Most of the matter in the universe may be made out of particles that possess an unusual, donut-shaped electromagnetic field called an anapole.
This proposal, which endows dark matter particles with a rare form of electromagnetism, has been strengthened by a detailed analysis performed by a pair of theoretical physicists at Vanderbilt University: Professor Robert Scherrer and post-doctoral fellow Chiu Man Ho. An article about the research was published online last month by the journal Physics Letters B.
“There are a great many different theories about the nature of dark matter. What I like about this theory is its simplicity, uniqueness and the fact that it can be tested,” said Scherrer.
In the article, titled “Anapole Dark Matter,” the physicists propose that dark matter, an invisible form of matter that makes up 85 percent of the all the matter in the universe, may be made out of a type of basic particle called the Majorana fermion. The particle's existence was predicted in the 1930's but has stubbornly resisted detection.

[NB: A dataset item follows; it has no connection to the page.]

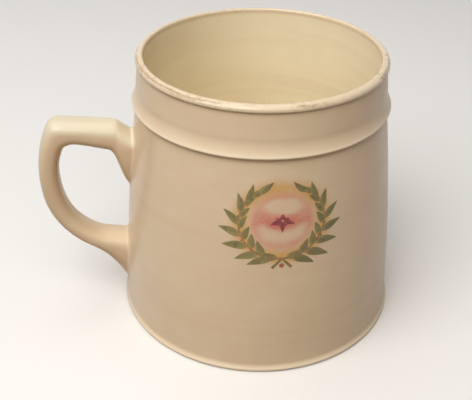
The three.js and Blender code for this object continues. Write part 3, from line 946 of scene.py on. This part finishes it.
# Colours of the prints
OLIVE = tone(156, 140, 80)
OLIVE_DEEP = tone(120, 108, 54)
OLIVE_SHADE = tone(100, 90, 44)
OLIVE_STROKE = tone(90, 85, 44)
VEIN = tone(82, 74, 38)
LEAF_EDGE = tone(182, 160, 92)
LEAF_ROOT = tone(184, 142, 72)
STEM_TAN = tone(178, 120, 74)
STEM_OLIVE = tone(126, 108, 60)
TAIL_OLIVE = tone(112, 104, 52)
STEM_LIGHT = tone(196, 152, 86)
BUD_TAN = tone(150, 84, 48)
BUD_BROWN = tone(110, 66, 36)
CRIMSON = tone(128, 34, 40)
PETAL_RIM = tone(156, 58, 60)
CRIMSON_DEEP = tone(100, 24, 30)
FLOWER_HEART = tone(214, 150, 110)
PETAL_LIGHT = tone(186, 98, 92)
BERRY_PINK = tone(172, 84, 72)
BERRY_RIM = tone(192, 126, 106)
BERRY_DEEP = tone(146, 64, 58)


# The shader of a fired print.
def print_finish(finish, colour):
    normal = finish.bump(finish.noise(900, 2), 0.2, 0.02)
    return finish.close({
        "Base Color": colour,
        "Roughness": finish.range(finish.noise(500, 2), 0.24, 0.38),
        "Normal": normal,
        "IOR": 1.5,
        "Coat Weight": 0.3,
        "Coat Roughness": 0.1,
        "Coat IOR": 1.5,
        "Specular IOR Level": 0.5,
    })


def leaf_print():
    finish = Finish("leaf_enamel")
    along, across, shade = (finish.attribute(key) for key in ("along", "across", "shade"))
    side = finish.calc("ABSOLUTE", across)
    colour = finish.mixed(finish.step(shade, 0.1, 0.9), OLIVE, OLIVE_DEEP)
    colour = finish.mixed(finish.product(finish.step(across, 0.1, -0.7), 0.4), colour, OLIVE_SHADE)
    strokes = finish.step(finish.noise(420, 3, 0.65), 0.42, 0.72)
    colour = finish.mixed(finish.product(strokes, 0.6), colour, OLIVE_STROKE)
    vein = finish.product(finish.step(side, 0.24, 0.04), finish.step(along, 0.98, 0.7))
    colour = finish.mixed(finish.product(vein, 0.45), colour, VEIN)
    colour = finish.mixed(finish.product(finish.step(side, 0.7, 1), 0.55), colour, LEAF_EDGE)
    colour = finish.mixed(finish.product(finish.step(along, 0.3, 0), 0.75), colour, LEAF_ROOT)
    return print_finish(finish, colour)


def stem_print():
    finish = Finish("stem_enamel")
    patch = finish.step(finish.noise(160, 2), 0.4, 0.62)
    colour = finish.mixed(patch, STEM_TAN, STEM_OLIVE)
    tail = finish.step(finish.attribute("along"), 0.14, 0.08)
    colour = finish.mixed(finish.product(tail, 0.8), colour, TAIL_OLIVE)
    flecks = finish.product(finish.step(finish.noise(700, 2), 0.5, 0.7), 0.5)
    colour = finish.mixed(flecks, colour, STEM_LIGHT)
    return print_finish(finish, colour)


def bud_print():
    finish = Finish("bud_enamel")
    colour = finish.mixed(finish.step(finish.noise(600, 2), 0.35, 0.65), BUD_TAN, BUD_BROWN)
    return print_finish(finish, colour)


def petal_print():
    finish = Finish("crimson_enamel")
    along, across, shade = (finish.attribute(key) for key in ("along", "across", "shade"))
    colour = finish.mixed(finish.step(along, 0.2, 0.9), CRIMSON, PETAL_RIM)
    colour = finish.mixed(finish.product(finish.step(across, 0.2, -0.9), 0.7), colour, CRIMSON_DEEP)
    middle = finish.product(finish.step(shade, 0.7, 0.8), finish.step(along, 0.34, 0.2))
    colour = finish.mixed(finish.product(middle, 0.8), colour, FLOWER_HEART)
    flecks = finish.product(finish.step(finish.noise(800, 2), 0.5, 0.7), 0.4)
    colour = finish.mixed(flecks, colour, PETAL_LIGHT)
    return print_finish(finish, colour)


def berry_print():
    finish = Finish("berry_enamel")
    along = finish.attribute("along")
    colour = finish.mixed(finish.step(along, 0.5, 1), BERRY_PINK, BERRY_RIM)
    flecks = finish.product(finish.step(finish.noise(900, 2), 0.45, 0.7), 0.4)
    colour = finish.mixed(flecks, colour, BERRY_DEEP)
    return print_finish(finish, colour)


# The small flower with its three leaves, and the berry under the stems' crossing.
def add_spots():
    rosette, berry = Film(), Film()
    size = (ROSETTE_LEAF_LENGTH, ROSETTE_LEAF_WIDTH)
    for angle in (-ROSETTE_LEAF_DROOP, 180 + ROSETTE_LEAF_DROOP, -90):
        add_leaf(rosette, (0, ROSETTE_HEIGHT), math.radians(angle), *size, 0, 0, 0.5)
    add_disc(rosette, (0, ROSETTE_HEIGHT), ROSETTE_RADIUS, ROSETTE_RELIEF, 0.9, ROSETTE_PETALS, ROSETTE_NOTCH)
    rosette.finish("crimson_rosette", petal_print(), "crimson_print", "rosette")
    add_disc(berry, (0, BERRY_HEIGHT), BERRY_RADIUS, BERRY_RELIEF, 0.5)
    berry.finish("pink_berry", berry_print(), "pink_print", "berry")


add_body()
add_handle()
add_wreath()
add_spots()


# Floor and light, in metres. Rays from the camera and from gloss see the backdrop's colour, and others see
# the floor's and the world's own.
BACKDROP = (0.9, 0.885, 0.86, 1)
FLOOR_COLOUR = (0.3, 0.26, 0.22, 1)
FLOOR_FADE = (0.3, 0.8)
FLOOR_HALF = 3
FLOOR_LEVEL = -0.0001
WORLD_LIGHT = (0.04, 0.037, 0.033, 1)
LAMP_SIZE = 0.8
LAMP_DISTANCE = 0.95
LAMP_AIM = 0.04


# A pale floor. Its far part, past a fade round the mug, glows as the backdrop and so has no edge.
def add_floor():
    mesh = bpy.data.meshes.new("floor")
    signs = [(-1, -1), (1, -1), (1, 1), (-1, 1)]
    corners = [(x * FLOOR_HALF, y * FLOOR_HALF, FLOOR_LEVEL) for x, y in signs]
    mesh.from_pydata(corners, [], [(0, 1, 2, 3)])
    finish = Finish("pale_floor")
    rays = finish.node("ShaderNodeLightPath").outputs
    seen = finish.calc("MAXIMUM", rays["Is Camera Ray"], rays["Is Glossy Ray"])
    seen = finish.calc("MAXIMUM", seen, rays["Is Transmission Ray"])
    colour = finish.mixed(seen, FLOOR_COLOUR, BACKDROP)
    distance = finish.node("ShaderNodeVectorMath", {0: finish.place}, operation="LENGTH").outputs["Value"]
    far = finish.step(distance, *FLOOR_FADE)
    mesh.materials.append(finish.close({
        "Base Color": finish.mixed(far, colour, (0, 0, 0, 1)),
        "Roughness": 0.9,
        "Specular IOR Level": 0,
        "Emission Color": BACKDROP,
        "Emission Strength": finish.product(far, seen),
    }))
    floor = bpy.data.objects.new("floor", mesh)
    bpy.context.scene.collection.objects.link(floor)


# A round light aimed at the mug from a bearing, in degrees from the front towards the left, and an elevation.
def add_light(name, bearing, elevation, power, colour=(1, 1, 1)):
    data = bpy.data.lights.new(name, "AREA")
    data.shape = "DISK"
    data.size = LAMP_SIZE
    data.energy = power
    data.color = colour
    light = bpy.data.objects.new(name, data)
    bpy.context.scene.collection.objects.link(light)
    a, e = math.radians(bearing), math.radians(elevation)
    back = Vector((-math.sin(a) * math.cos(e), -math.cos(a) * math.cos(e), math.sin(e)))
    light.location = Vector((0, 0, LAMP_AIM)) + LAMP_DISTANCE * back
    light.rotation_euler = (-back).to_track_quat("-Z", "Y").to_euler()


# The world is seen as a pale backdrop, and lights the object only faintly.
def add_world():
    world = bpy.data.worlds.new("studio")
    world.use_nodes = True
    tree = world.node_tree
    rays = tree.nodes.new("ShaderNodeLightPath").outputs
    seen = rays["Is Camera Ray"]
    for key in ("Is Glossy Ray", "Is Transmission Ray"):
        either = tree.nodes.new("ShaderNodeMath")
        either.operation = "MAXIMUM"
        tree.links.new(seen, either.inputs[0])
        tree.links.new(rays[key], either.inputs[1])
        seen = either.outputs[0]
    colour = tree.nodes.new("ShaderNodeMix")
    colour.data_type = "RGBA"
    tree.links.new(seen, colour.inputs[0])
    colour.inputs[6].default_value = WORLD_LIGHT
    colour.inputs[7].default_value = BACKDROP
    background = tree.nodes["Background"]
    tree.links.new(colour.outputs[2], background.inputs["Color"])
    background.inputs["Strength"].default_value = 1
    bpy.context.scene.world = world


add_floor()
add_light("key", 50, 54, 6.5)
add_light("front", -2, 52, 3.1, (1, 0.93, 0.86))
add_light("top", 180, 80, 1.8)
add_light("over", 140, 65, 1.2)
add_world()
bpy.context.scene.view_settings.view_transform = "Standard"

A number of physicists have suggested that dark matter is made from Majorana particles, but Scherrer and Ho have performed detailed calculations that demonstrate that these particles are uniquely suited to possess a rare, donut-shaped type of electromagnetic field called an anapole. This field gives them properties that differ from those of particles that possess the more common fields possessing two poles (north and south, positive and negative) and explains why they are so difficult to detect.